Required task: Please give the listing again in its entirety, exactly as written.

Task input:
***
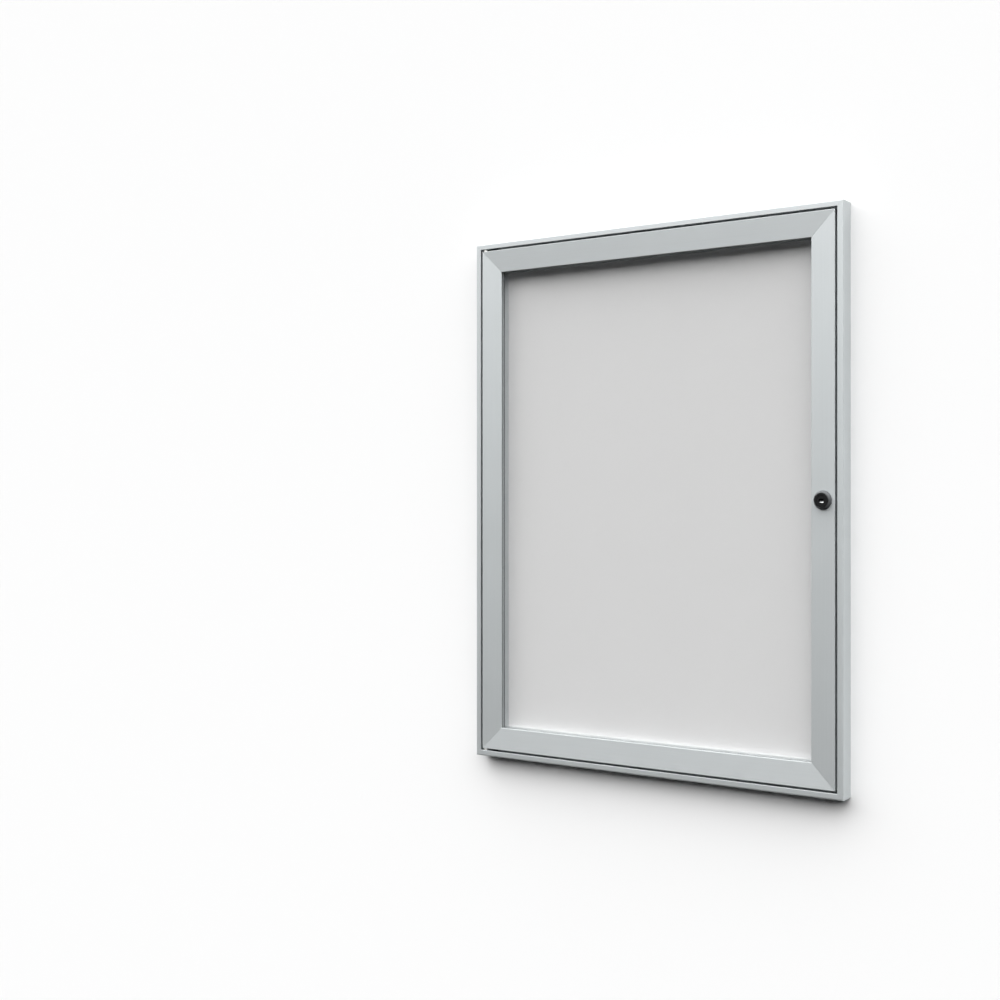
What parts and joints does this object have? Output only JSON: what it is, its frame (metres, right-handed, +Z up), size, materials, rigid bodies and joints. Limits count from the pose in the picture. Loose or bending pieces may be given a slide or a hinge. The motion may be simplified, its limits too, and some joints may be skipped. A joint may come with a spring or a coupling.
{
  "type": "lockable notice board",
  "caption": "Flat lockable wall notice board: mitred aluminium case with white back panel, and a glazed door on pivot pins with a cam lock.",
  "frame": {"origin": "on the wall plane, in the middle of the top rail's flat rear face, 19.25 mm below the case's top edge", "axes": "+X right along the wall seen from the front, +Y into the wall (the board's front faces -Y), +Z up"},
  "size_m": [0.502, 0.0278, 0.672],
  "materials": {
    "anodised_aluminium": "silver anodised, satin",
    "white_lacquered_steel": "white lacquer, satin",
    "clear_acrylic": "clear, polished",
    "black_rubber": "matt",
    "cast_zinc": "as cast",
    "bright_steel": "zinc plated",
    "white_nylon": "moulded",
    "black_coated_zinc": "black, satin"
  },
  "bodies": {
    "case": {"case_top_rail": "anodised_aluminium", "case_bottom_rail": "anodised_aluminium", "case_hinge_stile": "anodised_aluminium", "case_lock_stile": "anodised_aluminium", "case_corner_key_top_hinge": "cast_zinc", "case_corner_key_top_lock": "cast_zinc", "case_corner_key_bottom_hinge": "cast_zinc", "case_corner_key_bottom_lock": "cast_zinc", "back_panel": "white_lacquered_steel", "upper_pivot_block": "cast_zinc", "lower_pivot_block": "cast_zinc", "upper_pivot_pin": "bright_steel", "lower_pivot_pin": "bright_steel", "upper_pivot_block_screw": "bright_steel", "lower_pivot_block_screw": "bright_steel"},
    "door": {"door_top_rail": "anodised_aluminium", "door_bottom_rail": "anodised_aluminium", "door_hinge_stile": "anodised_aluminium", "door_lock_stile": "anodised_aluminium", "door_corner_key_top_hinge": "cast_zinc", "door_corner_key_top_lock": "cast_zinc", "door_corner_key_bottom_hinge": "cast_zinc", "door_corner_key_bottom_lock": "cast_zinc", "glazing_pane": "clear_acrylic", "glazing_gasket_top": "black_rubber", "glazing_gasket_bottom": "black_rubber", "glazing_gasket_hinge": "black_rubber", "glazing_gasket_lock": "black_rubber", "glazing_bead_top": "anodised_aluminium", "glazing_bead_bottom": "anodised_aluminium", "glazing_bead_hinge": "anodised_aluminium", "glazing_bead_lock": "anodised_aluminium", "door_seal_top": "black_rubber", "door_seal_bottom": "black_rubber", "door_seal_hinge": "black_rubber", "door_seal_lock": "black_rubber", "upper_pivot_bush": "white_nylon", "lower_pivot_bush": "white_nylon", "lock_body": "black_coated_zinc", "lock_nut": "bright_steel"},
    "lock_plug": {"lock_plug": "black_coated_zinc", "keyway_shutter": "bright_steel", "lock_cam": "bright_steel", "cam_screw": "bright_steel"}
  },
  "joints": [
    {"name": "door_hinge", "type": "hinge", "parent": "case", "child": "door", "pos_m": [-0.2368, -0.0184, -0.31675], "axis": [0, 0, -1], "range_deg": [0, 115]},
    {"name": "lock_turn", "type": "hinge", "parent": "door", "child": "lock_plug", "pos_m": [0.2269, -0.0184, -0.31675], "axis": [0, -1, 0], "range_deg": [0, 90]}
  ]
}
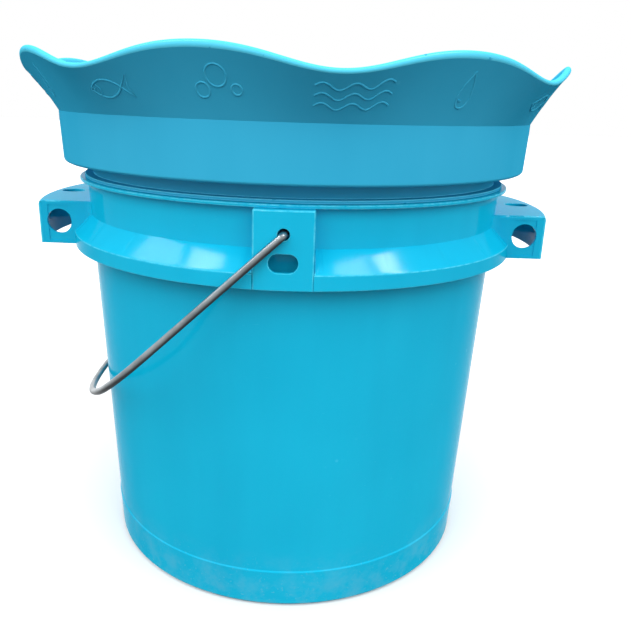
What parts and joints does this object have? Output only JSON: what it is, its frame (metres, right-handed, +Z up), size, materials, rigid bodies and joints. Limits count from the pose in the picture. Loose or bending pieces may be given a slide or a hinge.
***
Exercise output:
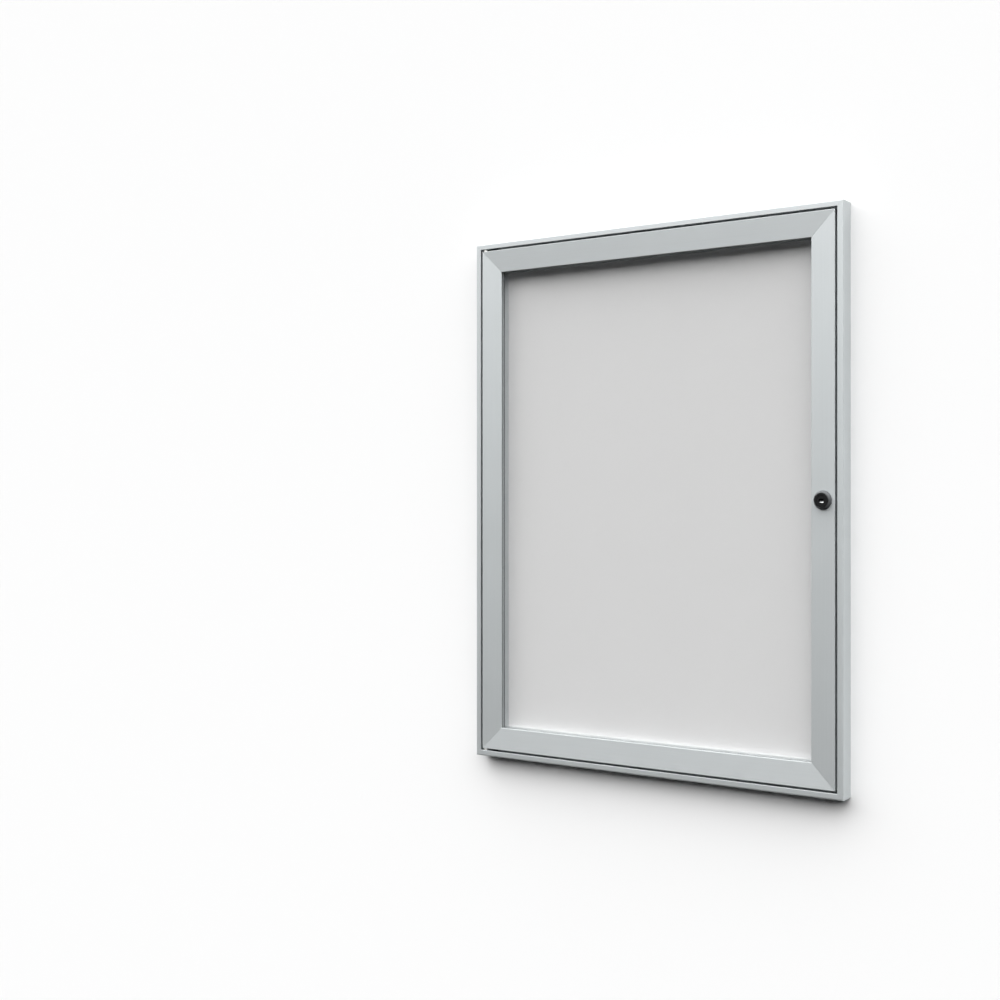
What parts and joints does this object have? Output only JSON: what it is, its frame (metres, right-handed, +Z up), size, materials, rigid bodies and joints. Limits count from the pose in the picture. Loose or bending pieces may be given a slide or a hinge. The motion may be simplified, its limits too, and some joints may be skipped. A joint may come with a spring or a coupling.
{
  "type": "lockable notice board",
  "caption": "Flat lockable wall notice board: mitred aluminium case with white back panel, and a glazed door on pivot pins with a cam lock.",
  "frame": {"origin": "on the wall plane, in the middle of the top rail's flat rear face, 19.25 mm below the case's top edge", "axes": "+X right along the wall seen from the front, +Y into the wall (the board's front faces -Y), +Z up"},
  "size_m": [0.502, 0.0278, 0.672],
  "materials": {
    "anodised_aluminium": "silver anodised, satin",
    "white_lacquered_steel": "white lacquer, satin",
    "clear_acrylic": "clear, polished",
    "black_rubber": "matt",
    "cast_zinc": "as cast",
    "bright_steel": "zinc plated",
    "white_nylon": "moulded",
    "black_coated_zinc": "black, satin"
  },
  "bodies": {
    "case": {"case_top_rail": "anodised_aluminium", "case_bottom_rail": "anodised_aluminium", "case_hinge_stile": "anodised_aluminium", "case_lock_stile": "anodised_aluminium", "case_corner_key_top_hinge": "cast_zinc", "case_corner_key_top_lock": "cast_zinc", "case_corner_key_bottom_hinge": "cast_zinc", "case_corner_key_bottom_lock": "cast_zinc", "back_panel": "white_lacquered_steel", "upper_pivot_block": "cast_zinc", "lower_pivot_block": "cast_zinc", "upper_pivot_pin": "bright_steel", "lower_pivot_pin": "bright_steel", "upper_pivot_block_screw": "bright_steel", "lower_pivot_block_screw": "bright_steel"},
    "door": {"door_top_rail": "anodised_aluminium", "door_bottom_rail": "anodised_aluminium", "door_hinge_stile": "anodised_aluminium", "door_lock_stile": "anodised_aluminium", "door_corner_key_top_hinge": "cast_zinc", "door_corner_key_top_lock": "cast_zinc", "door_corner_key_bottom_hinge": "cast_zinc", "door_corner_key_bottom_lock": "cast_zinc", "glazing_pane": "clear_acrylic", "glazing_gasket_top": "black_rubber", "glazing_gasket_bottom": "black_rubber", "glazing_gasket_hinge": "black_rubber", "glazing_gasket_lock": "black_rubber", "glazing_bead_top": "anodised_aluminium", "glazing_bead_bottom": "anodised_aluminium", "glazing_bead_hinge": "anodised_aluminium", "glazing_bead_lock": "anodised_aluminium", "door_seal_top": "black_rubber", "door_seal_bottom": "black_rubber", "door_seal_hinge": "black_rubber", "door_seal_lock": "black_rubber", "upper_pivot_bush": "white_nylon", "lower_pivot_bush": "white_nylon", "lock_body": "black_coated_zinc", "lock_nut": "bright_steel"},
    "lock_plug": {"lock_plug": "black_coated_zinc", "keyway_shutter": "bright_steel", "lock_cam": "bright_steel", "cam_screw": "bright_steel"}
  },
  "joints": [
    {"name": "door_hinge", "type": "hinge", "parent": "case", "child": "door", "pos_m": [-0.2368, -0.0184, -0.31675], "axis": [0, 0, -1], "range_deg": [0, 115]},
    {"name": "lock_turn", "type": "hinge", "parent": "door", "child": "lock_plug", "pos_m": [0.2269, -0.0184, -0.31675], "axis": [0, -1, 0], "range_deg": [0, 90]}
  ]
}
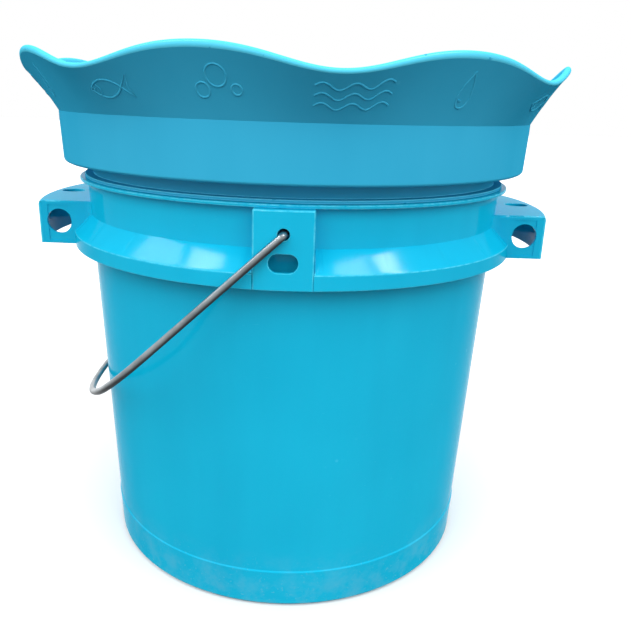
What parts and joints does this object have? Output only JSON: what it is, its frame (metres, right-handed, +Z up), size, materials, rigid bodies and joints. Limits count from the pose in the picture. Loose or bending pieces may be given a slide or a hinge.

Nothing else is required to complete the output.